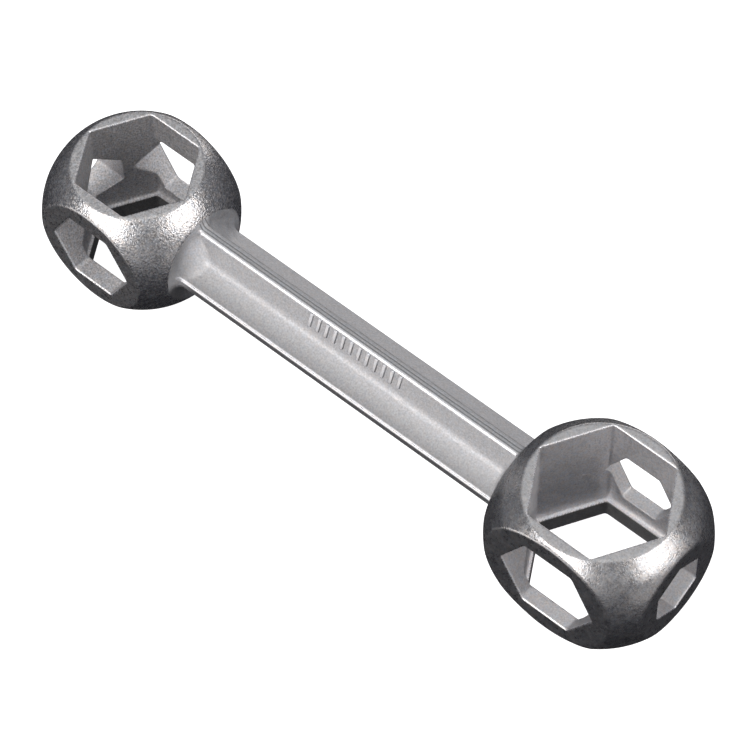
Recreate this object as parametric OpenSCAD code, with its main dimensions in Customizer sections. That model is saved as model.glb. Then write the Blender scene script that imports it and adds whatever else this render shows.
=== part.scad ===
// Ten-size hexagon spanner: two hollow ball heads joined by a fluted handle.
// The handle's axis runs along X, the large head is at +X, and the spanner
// rests on the bottom facets of both heads. All sizes are in millimetres.

/* [Heads] */
// Diameter of the large ball head
large_ball_d = 25.5; // [25:0.1:27]
// Diameter of the small ball head
small_ball_d = 23.4; // [23:0.1:25]
// Distance between the centres of the two balls
head_spacing = 68.5; // [55:0.5:110]
// Distance from the handle's axis to the top and bottom facets
level_facet = 8.75; // [8.6:0.05:8.9]
// Distance from the large ball's centre to its front and back facets
large_side_facet = 9.3; // [9:0.1:9.6]
// Distance from the small ball's centre to its front and back facets
small_side_facet = 8.85; // [8.6:0.05:9.1]
// Distance from the large ball's centre to its end facet
large_end_facet = 11; // [10.7:0.1:11.4]
// Distance from the small ball's centre to its end facet
small_end_facet = 10.2; // [9.9:0.1:10.5]
// Distance from the large ball's centre to the facet that the handle grows from
large_root_facet = 10.7; // [10.4:0.1:11]
// Distance from the small ball's centre to the facet that the handle grows from
small_root_facet = 9.9; // [9.6:0.1:10.2]
// Depth below the handle's axis of the ledge between top and bottom sockets
ledge_depth = 6.15; // [5.8:0.05:6.6]

/* [Large head sockets, across flats] */
// Top socket
large_top_af = 15; // [14.8:0.1:15.2]
// Bottom socket
large_bottom_af = 14; // [13.8:0.1:14.2]
// Front socket
large_front_af = 11; // [10.8:0.1:11.2]
// Back socket
large_back_af = 8; // [7.8:0.1:8.2]
// End socket
large_end_af = 7; // [6.8:0.1:7.2]

/* [Small head sockets, across flats] */
// Top socket
small_top_af = 13; // [12.8:0.1:13.2]
// Bottom socket
small_bottom_af = 12; // [11.8:0.1:12.2]
// Front socket
small_front_af = 10; // [9.8:0.1:10.2]
// Back socket
small_back_af = 9; // [8.8:0.1:9.2]
// End socket
small_end_af = 6; // [5.8:0.1:6.2]

/* [Handle] */
// Height of the handle's section over its top and bottom lands
handle_h = 10.9; // [10.6:0.1:11.4]
// Width of the handle's section over its side lands
handle_w = 9.6; // [9.2:0.1:9.9]
// Width of the flat land on the top and bottom ridges
level_land = 1.4; // [1.1:0.1:1.8]
// Width of the flat land on the side ridges
side_land = 1.3; // [1:0.1:1.6]
// Distance of each flute's valley from the handle's middle plane
valley_y = 1.8; // [1.6:0.05:2]
// Height of each flute's valley over the handle's axis
valley_z = 2.65; // [2.4:0.05:2.9]
// Radius of the round valley
valley_r = 1.8; // [0.8:0.1:2.4]
// Length of fluted handle that belongs to each head
neck_stub = 1; // [0.4:0.1:4]

/* [Size mark] */
// Number of raised bars in the plain mark that stands in for lettering
mark_bars = 12; // [4:1:14]
// Distance between two bars
mark_pitch = 1.2; // [1:0.05:1.4]
// Width of a bar
mark_bar_w = 0.5; // [0.4:0.05:0.7]
// Length of a bar across the flute
mark_bar_l = 1.8; // [1.2:0.1:2]
// Height of the bars over the surface
mark_relief = 0.15; // [0.1:0.05:0.3]
// Distance of the mark's middle from the large ball's centre
mark_offset = 34.4; // [30:0.1:40]

/* [Hidden] */
$fn = 96;
large_r = large_ball_d / 2;
small_r = small_ball_d / 2;
// The origin is under the middle of the whole length
length = small_end_facet + head_spacing + large_end_facet;
large_x = length / 2 - large_end_facet;
small_x = small_end_facet - length / 2;
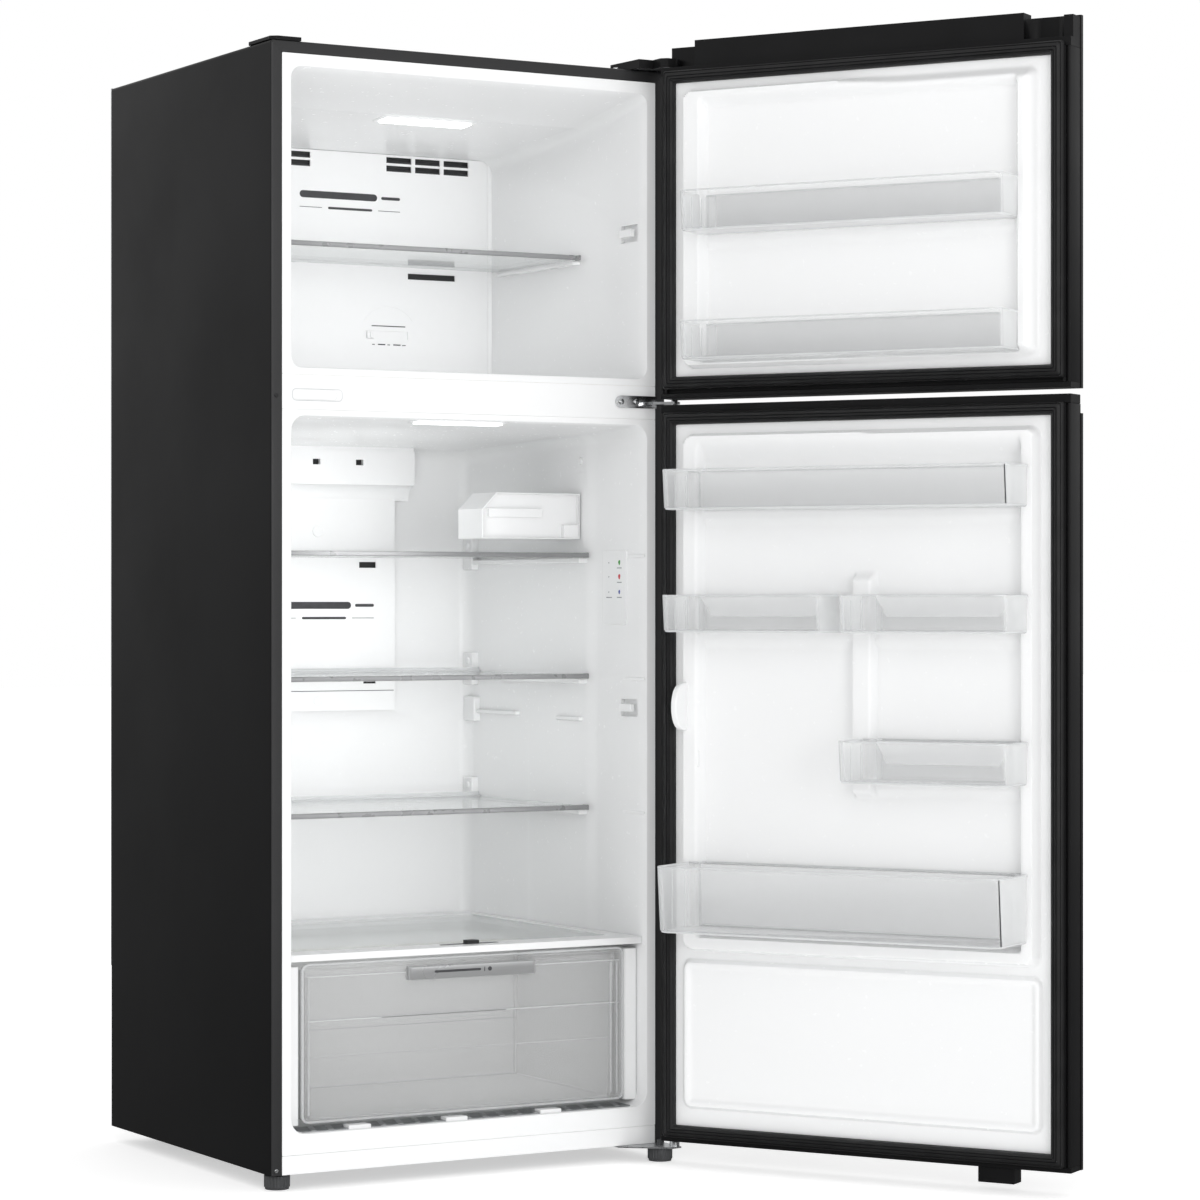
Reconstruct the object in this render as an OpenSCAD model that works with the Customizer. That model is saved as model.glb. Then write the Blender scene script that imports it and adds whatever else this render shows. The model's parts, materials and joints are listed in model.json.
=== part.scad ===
// Top freezer refrigerator with right-hand hinges, both doors standing open at rest.
// Frame: +X to the right of a person facing the doors, +Y to the back, +Z up.
// The floor is z = 0 and the cabinet's front flange lies in the plane y = 0.

/* [Cabinet] */
// Width over the painted side walls
cab_w = 700; // [690:1:720]
// Height of the cabinet top above the floor
cab_top = 1752; // [1746:1:1770]
// Height of the cabinet's lower edge above the floor
cab_bottom = 25; // [25:1:28]
// Depth from the front flange to the back panel
cab_d = 625; // [620:1:640]
// Thickness of the outer steel sheet
sheet = 1.2; // [0.8:0.1:1.5]
// Width of the steel return around the front
flange = 18.5; // [16:0.5:20]

/* [Compartments] */
// Half the width of both door openings
open_half = 315; // [310:1:316]
// Lower edge of the freezer opening
fz_low = 1256; // [1254:1:1260]
// Upper edge of the freezer opening
fz_high = 1714; // [1705:1:1716]
// Lower edge of the fridge opening
fr_low = 86; // [84:1:88]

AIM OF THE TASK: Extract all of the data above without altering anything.

TASK SOLUTION:
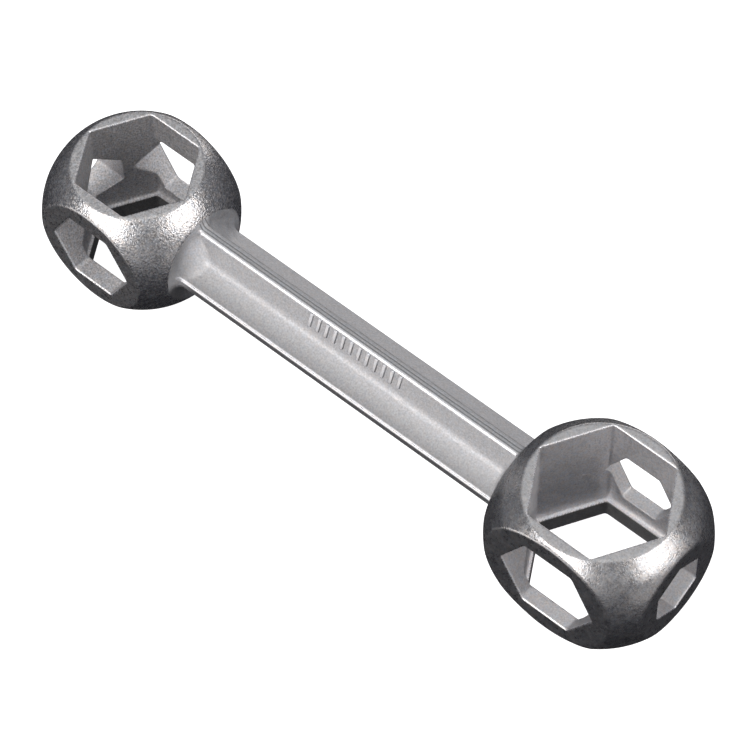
Recreate this object as parametric OpenSCAD code, with its main dimensions in Customizer sections. That model is saved as model.glb. Then write the Blender scene script that imports it and adds whatever else this render shows.
=== part.scad ===
// Ten-size hexagon spanner: two hollow ball heads joined by a fluted handle.
// The handle's axis runs along X, the large head is at +X, and the spanner
// rests on the bottom facets of both heads. All sizes are in millimetres.

/* [Heads] */
// Diameter of the large ball head
large_ball_d = 25.5; // [25:0.1:27]
// Diameter of the small ball head
small_ball_d = 23.4; // [23:0.1:25]
// Distance between the centres of the two balls
head_spacing = 68.5; // [55:0.5:110]
// Distance from the handle's axis to the top and bottom facets
level_facet = 8.75; // [8.6:0.05:8.9]
// Distance from the large ball's centre to its front and back facets
large_side_facet = 9.3; // [9:0.1:9.6]
// Distance from the small ball's centre to its front and back facets
small_side_facet = 8.85; // [8.6:0.05:9.1]
// Distance from the large ball's centre to its end facet
large_end_facet = 11; // [10.7:0.1:11.4]
// Distance from the small ball's centre to its end facet
small_end_facet = 10.2; // [9.9:0.1:10.5]
// Distance from the large ball's centre to the facet that the handle grows from
large_root_facet = 10.7; // [10.4:0.1:11]
// Distance from the small ball's centre to the facet that the handle grows from
small_root_facet = 9.9; // [9.6:0.1:10.2]
// Depth below the handle's axis of the ledge between top and bottom sockets
ledge_depth = 6.15; // [5.8:0.05:6.6]

/* [Large head sockets, across flats] */
// Top socket
large_top_af = 15; // [14.8:0.1:15.2]
// Bottom socket
large_bottom_af = 14; // [13.8:0.1:14.2]
// Front socket
large_front_af = 11; // [10.8:0.1:11.2]
// Back socket
large_back_af = 8; // [7.8:0.1:8.2]
// End socket
large_end_af = 7; // [6.8:0.1:7.2]

/* [Small head sockets, across flats] */
// Top socket
small_top_af = 13; // [12.8:0.1:13.2]
// Bottom socket
small_bottom_af = 12; // [11.8:0.1:12.2]
// Front socket
small_front_af = 10; // [9.8:0.1:10.2]
// Back socket
small_back_af = 9; // [8.8:0.1:9.2]
// End socket
small_end_af = 6; // [5.8:0.1:6.2]

/* [Handle] */
// Height of the handle's section over its top and bottom lands
handle_h = 10.9; // [10.6:0.1:11.4]
// Width of the handle's section over its side lands
handle_w = 9.6; // [9.2:0.1:9.9]
// Width of the flat land on the top and bottom ridges
level_land = 1.4; // [1.1:0.1:1.8]
// Width of the flat land on the side ridges
side_land = 1.3; // [1:0.1:1.6]
// Distance of each flute's valley from the handle's middle plane
valley_y = 1.8; // [1.6:0.05:2]
// Height of each flute's valley over the handle's axis
valley_z = 2.65; // [2.4:0.05:2.9]
// Radius of the round valley
valley_r = 1.8; // [0.8:0.1:2.4]
// Length of fluted handle that belongs to each head
neck_stub = 1; // [0.4:0.1:4]

/* [Size mark] */
// Number of raised bars in the plain mark that stands in for lettering
mark_bars = 12; // [4:1:14]
// Distance between two bars
mark_pitch = 1.2; // [1:0.05:1.4]
// Width of a bar
mark_bar_w = 0.5; // [0.4:0.05:0.7]
// Length of a bar across the flute
mark_bar_l = 1.8; // [1.2:0.1:2]
// Height of the bars over the surface
mark_relief = 0.15; // [0.1:0.05:0.3]
// Distance of the mark's middle from the large ball's centre
mark_offset = 34.4; // [30:0.1:40]

/* [Hidden] */
$fn = 96;
large_r = large_ball_d / 2;
small_r = small_ball_d / 2;
// The origin is under the middle of the whole length
length = small_end_facet + head_spacing + large_end_facet;
large_x = length / 2 - large_end_facet;
small_x = small_end_facet - length / 2;
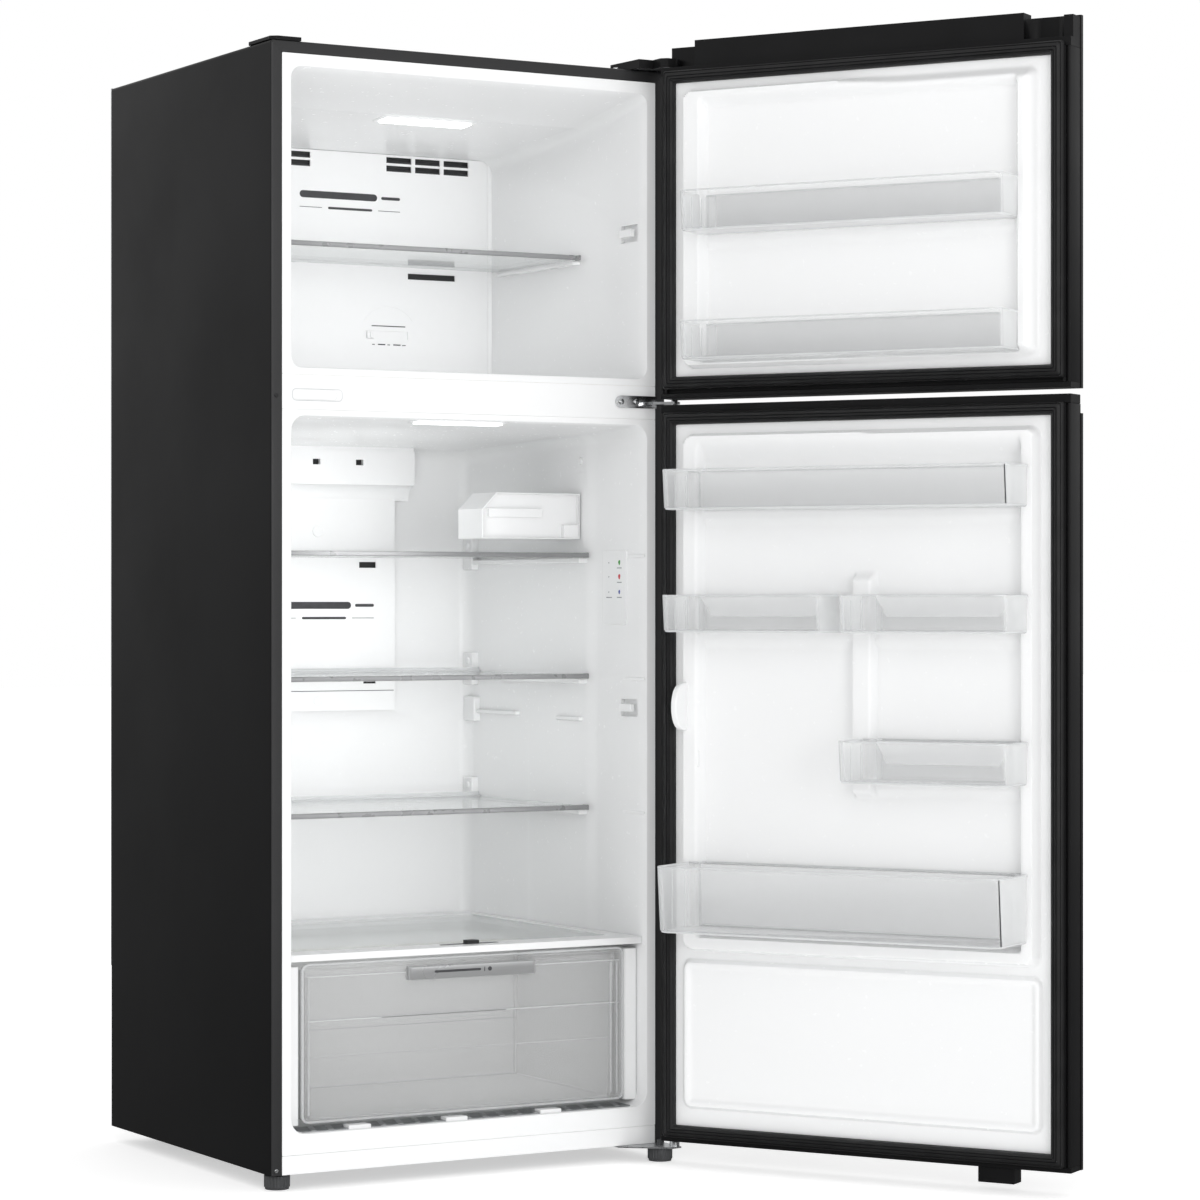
Reconstruct the object in this render as an OpenSCAD model that works with the Customizer. That model is saved as model.glb. Then write the Blender scene script that imports it and adds whatever else this render shows. The model's parts, materials and joints are listed in model.json.
=== part.scad ===
// Top freezer refrigerator with right-hand hinges, both doors standing open at rest.
// Frame: +X to the right of a person facing the doors, +Y to the back, +Z up.
// The floor is z = 0 and the cabinet's front flange lies in the plane y = 0.

/* [Cabinet] */
// Width over the painted side walls
cab_w = 700; // [690:1:720]
// Height of the cabinet top above the floor
cab_top = 1752; // [1746:1:1770]
// Height of the cabinet's lower edge above the floor
cab_bottom = 25; // [25:1:28]
// Depth from the front flange to the back panel
cab_d = 625; // [620:1:640]
// Thickness of the outer steel sheet
sheet = 1.2; // [0.8:0.1:1.5]
// Width of the steel return around the front
flange = 18.5; // [16:0.5:20]

/* [Compartments] */
// Half the width of both door openings
open_half = 315; // [310:1:316]
// Lower edge of the freezer opening
fz_low = 1256; // [1254:1:1260]
// Upper edge of the freezer opening
fz_high = 1714; // [1705:1:1716]
// Lower edge of the fridge opening
fr_low = 86; // [84:1:88]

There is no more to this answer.